__WORK INSTRUCTIONS__
Report each line of the data that has "joints" somewhere in it.

__INFORMATION SUPPLIED__
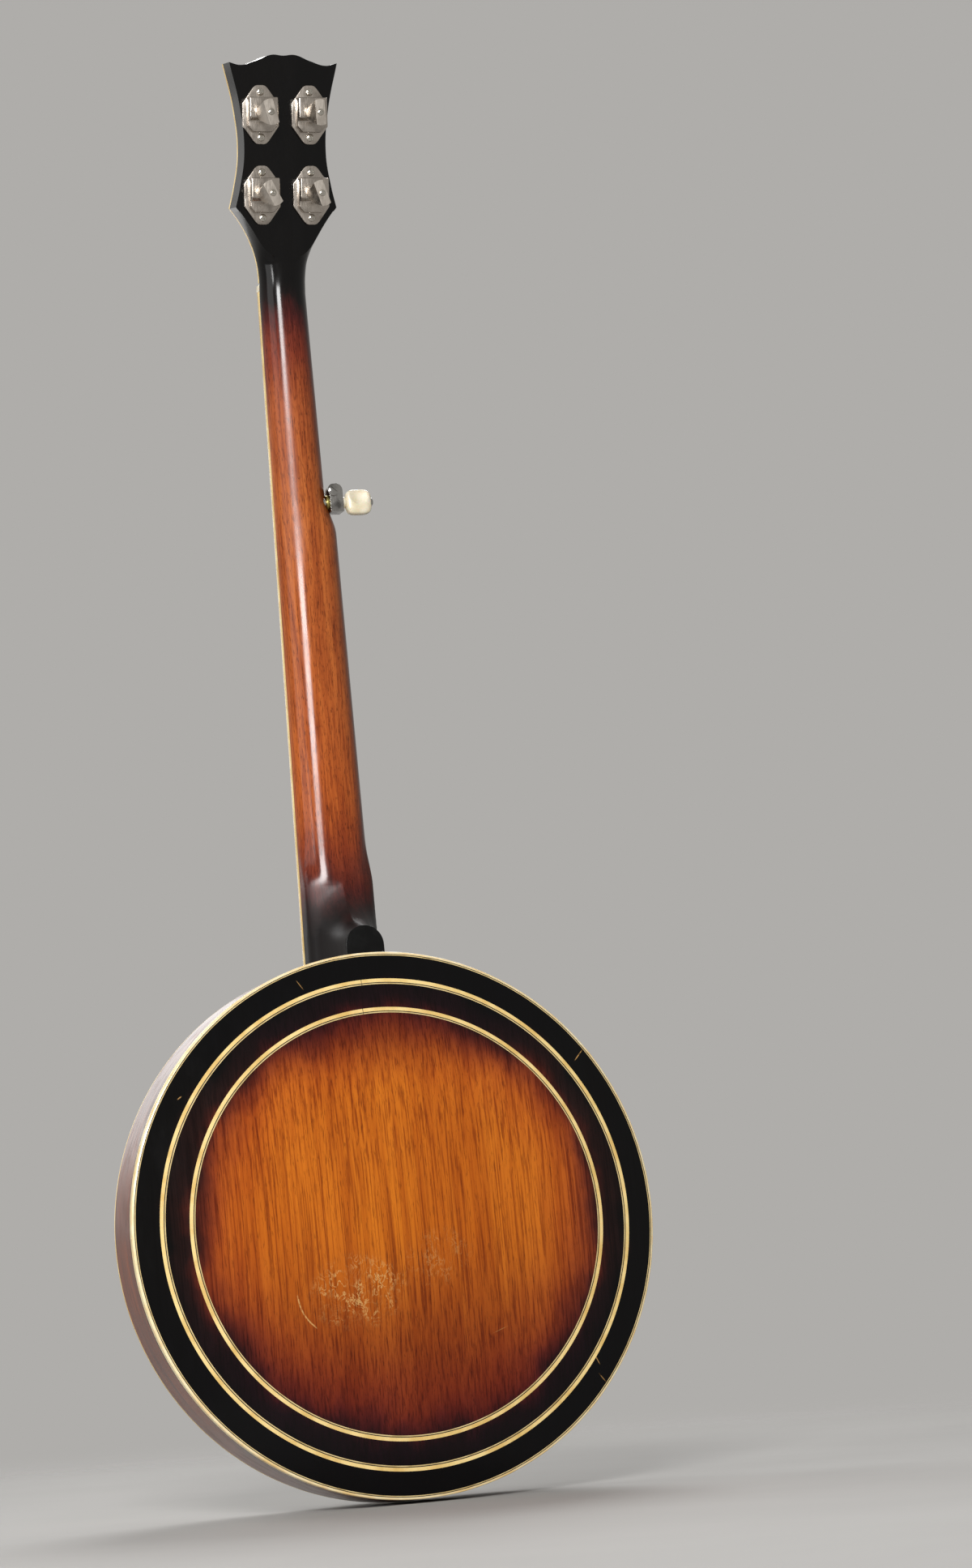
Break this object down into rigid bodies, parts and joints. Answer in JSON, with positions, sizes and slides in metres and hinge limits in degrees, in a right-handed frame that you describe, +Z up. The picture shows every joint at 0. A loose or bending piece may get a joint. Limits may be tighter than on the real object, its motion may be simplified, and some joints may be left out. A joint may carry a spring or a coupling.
{
  "type": "resonator banjo",
  "caption": "Resonator banjo: a drum-like body with a head stretched by hooks and a wooden resonator behind it, a long fretted neck, tuners behind the headstock and a short drone string's peg.",
  "frame": {"origin": "lowest point of the resonator's edge, in the plane of its back edge, where the banjo rests in a stand's cradle", "axes": "+Z runs up along the neck to the headstock, +Y points out of the front through the head and the strings, and +X is the bass side, with the short string's peg"},
  "size_m": [0.35, 0.1044, 0.9559],
  "materials": {
    "mahogany": "gloss lacquer, shaded from amber to black at the edges",
    "black_veneer": "gloss black lacquer",
    "black_plastic": "gloss",
    "maple": "satin",
    "rosewood": "open-pored, satin",
    "cream_celluloid": "gloss, aged cream",
    "bone": "polished by use",
    "cream_plastic": "gloss, aged cream",
    "satin_nickel": "satin nickel plate",
    "polished_nickel": "polished nickel plate",
    "steel": "plain steel",
    "bell_bronze": "turned bronze",
    "frosted_film": "frosted white coating"
  },
  "bodies": {
    "root": {"armrest": "polished_nickel", "armrest_bracket": "polished_nickel", "bridge": "maple", "coordinator_rod_lower": "steel", "coordinator_rod_upper": "steel", "fifth_peg_housing": "polished_nickel", "fifth_string_nut": "bone", "fingerboard": "rosewood", "flange": "polished_nickel", "head": "frosted_film", "headstock_overlay": "black_veneer", "heel_cap": "black_plastic", "inner_ring_inlay": "cream_celluloid", "neck": "mahogany", "neck_bolt_lower": "steel", "neck_bolt_upper": "steel", "nut": "bone", "outer_ring_inlay": "cream_celluloid", "resonator_back": "mahogany", "resonator_back_binding": "cream_celluloid", "resonator_front_binding": "cream_celluloid", "resonator_side": "mahogany", "rim": "maple", "string_1": "steel", "string_2": "steel", "string_3": "steel", "string_4": "steel", "string_5": "steel", "tailpiece_base": "polished_nickel", "tailpiece_hanger": "polished_nickel", "tailpiece_hinge_pin": "steel", "tension_hoop": "polished_nickel", "tone_ring": "bell_bronze", "truss_rod": "steel", "truss_rod_cover": "black_plastic", "tuner_housing_lower_bass": "satin_nickel", "tuner_housing_lower_treble": "satin_nickel", "tuner_housing_upper_bass": "satin_nickel", "tuner_housing_upper_treble": "satin_nickel", "wall_lug_1": "polished_nickel", "wall_lug_2": "polished_nickel", "wall_lug_3": "polished_nickel", "wall_lug_4": "polished_nickel"},
    "tuner_button_lower_treble": {"tuner_button_lower_treble": "satin_nickel"},
    "tuner_post_lower_treble": {"tuner_post_lower_treble": "satin_nickel"},
    "tuner_button_lower_bass": {"tuner_button_lower_bass": "satin_nickel"},
    "tuner_post_lower_bass": {"tuner_post_lower_bass": "satin_nickel"},
    "tuner_button_upper_treble": {"tuner_button_upper_treble": "satin_nickel"},
    "tuner_post_upper_treble": {"tuner_post_upper_treble": "satin_nickel"},
    "tuner_button_upper_bass": {"tuner_button_upper_bass": "satin_nickel"},
    "tuner_post_upper_bass": {"tuner_post_upper_bass": "satin_nickel"},
    "fifth_peg_button": {"fifth_peg_button": "cream_plastic"},
    "fifth_peg_post": {"fifth_peg_post": "polished_nickel"},
    "thumbscrew_1": {"thumbscrew_1": "polished_nickel"},
    "thumbscrew_2": {"thumbscrew_2": "polished_nickel"},
    "thumbscrew_3": {"thumbscrew_3": "polished_nickel"},
    "thumbscrew_4": {"thumbscrew_4": "polished_nickel"},
    "tailpiece_cover": {"tailpiece_cover": "polished_nickel"},
    "tailpiece_screw": {"tailpiece_screw": "polished_nickel"},
    "truss_rod_nut": {"truss_rod_nut": "steel"}
  },
  "joints": [
    {"name": "tuner_button_lower_treble_turn", "type": "hinge", "parent": "root", "child": "tuner_button_lower_treble", "pos_m": [-0.02, 0.0372, 0.86496], "axis": [0, 0.9744, 0.225], "continuous": true},
    {"name": "tuner_post_lower_treble_turn", "type": "hinge", "parent": "root", "child": "tuner_post_lower_treble", "pos_m": [-0.02, 0.0372, 0.86496], "axis": [0, 0.9744, 0.225], "continuous": true},
    {"name": "tuner_button_lower_bass_turn", "type": "hinge", "parent": "root", "child": "tuner_button_lower_bass", "pos_m": [0.014, 0.0372, 0.86496], "axis": [0, 0.9744, 0.225], "continuous": true},
    {"name": "tuner_post_lower_bass_turn", "type": "hinge", "parent": "root", "child": "tuner_post_lower_bass", "pos_m": [0.014, 0.0372, 0.86496], "axis": [0, 0.9744, 0.225], "continuous": true},
    {"name": "tuner_button_upper_treble_turn", "type": "hinge", "parent": "root", "child": "tuner_button_upper_treble", "pos_m": [-0.02, 0.02528, 0.9166], "axis": [0, 0.9744, 0.225], "continuous": true},
    {"name": "tuner_post_upper_treble_turn", "type": "hinge", "parent": "root", "child": "tuner_post_upper_treble", "pos_m": [-0.02, 0.02528, 0.9166], "axis": [0, 0.9744, 0.225], "continuous": true},
    {"name": "tuner_button_upper_bass_turn", "type": "hinge", "parent": "root", "child": "tuner_button_upper_bass", "pos_m": [0.014, 0.02528, 0.9166], "axis": [0, 0.9744, 0.225], "continuous": true},
    {"name": "tuner_post_upper_bass_turn", "type": "hinge", "parent": "root", "child": "tuner_post_upper_bass", "pos_m": [0.014, 0.02528, 0.9166], "axis": [0, 0.9744, 0.225], "continuous": true},
    {"name": "fifth_peg_button_turn", "type": "hinge", "parent": "root", "child": "fifth_peg_button", "pos_m": [0.03, 0.049, 0.6578], "axis": [1, 0, 0], "continuous": true},
    {"name": "fifth_peg_post_turn", "type": "hinge", "parent": "root", "child": "fifth_peg_post", "pos_m": [0.0176, 0.049, 0.6654], "axis": [0, 1, 0], "continuous": true},
    {"name": "thumbscrew_1_turn", "type": "hinge", "parent": "root", "child": "thumbscrew_1", "pos_m": [0.12048, 0.045, 0.28478], "axis": [0, 1, 0], "continuous": true},
    {"name": "thumbscrew_2_turn", "type": "hinge", "parent": "root", "child": "thumbscrew_2", "pos_m": [0.11346, 0.045, 0.05797], "axis": [0, 1, 0], "continuous": true},
    {"name": "thumbscrew_3_turn", "type": "hinge", "parent": "root", "child": "thumbscrew_3", "pos_m": [-0.11346, 0.045, 0.05797], "axis": [0, 1, 0], "continuous": true},
    {"name": "thumbscrew_4_turn", "type": "hinge", "parent": "root", "child": "thumbscrew_4", "pos_m": [-0.12048, 0.045, 0.28478], "axis": [0, 1, 0], "continuous": true},
    {"name": "tailpiece_cover_swing", "type": "hinge", "parent": "root", "child": "tailpiece_cover", "pos_m": [0, 0.0816, 0.0395], "axis": [-1, 0, 0], "range_deg": [0, 75]},
    {"name": "tailpiece_screw_turn", "type": "hinge", "parent": "root", "child": "tailpiece_screw", "pos_m": [0, 0.079, 0.0315], "axis": [0, 1, 0], "continuous": true},
    {"name": "truss_rod_nut_turn", "type": "hinge", "parent": "root", "child": "truss_rod_nut", "pos_m": [-0.0031, 0.04517, 0.8195], "axis": [-0.0062, -0.0344, 0.9994], "continuous": true}
  ],
  "couplings": [
    {"joint": "tuner_post_lower_treble_turn", "follows": "tuner_button_lower_treble_turn", "ratio": 0.25},
    {"joint": "tuner_post_lower_bass_turn", "follows": "tuner_button_lower_bass_turn", "ratio": 0.25},
    {"joint": "tuner_post_upper_treble_turn", "follows": "tuner_button_upper_treble_turn", "ratio": 0.25},
    {"joint": "tuner_post_upper_bass_turn", "follows": "tuner_button_upper_bass_turn", "ratio": 0.25},
    {"joint": "fifth_peg_post_turn", "follows": "fifth_peg_button_turn", "ratio": 0.071429}
  ]
}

__EXERCISE OUTPUT__
Break this object down into rigid bodies, parts and joints. Answer in JSON, with positions, sizes and slides in metres and hinge limits in degrees, in a right-handed frame that you describe, +Z up. The picture shows every joint at 0. A loose or bending piece may get a joint. Limits may be tighter than on the real object, its motion may be simplified, and some joints may be left out. A joint may carry a spring or a coupling.
  "joints": [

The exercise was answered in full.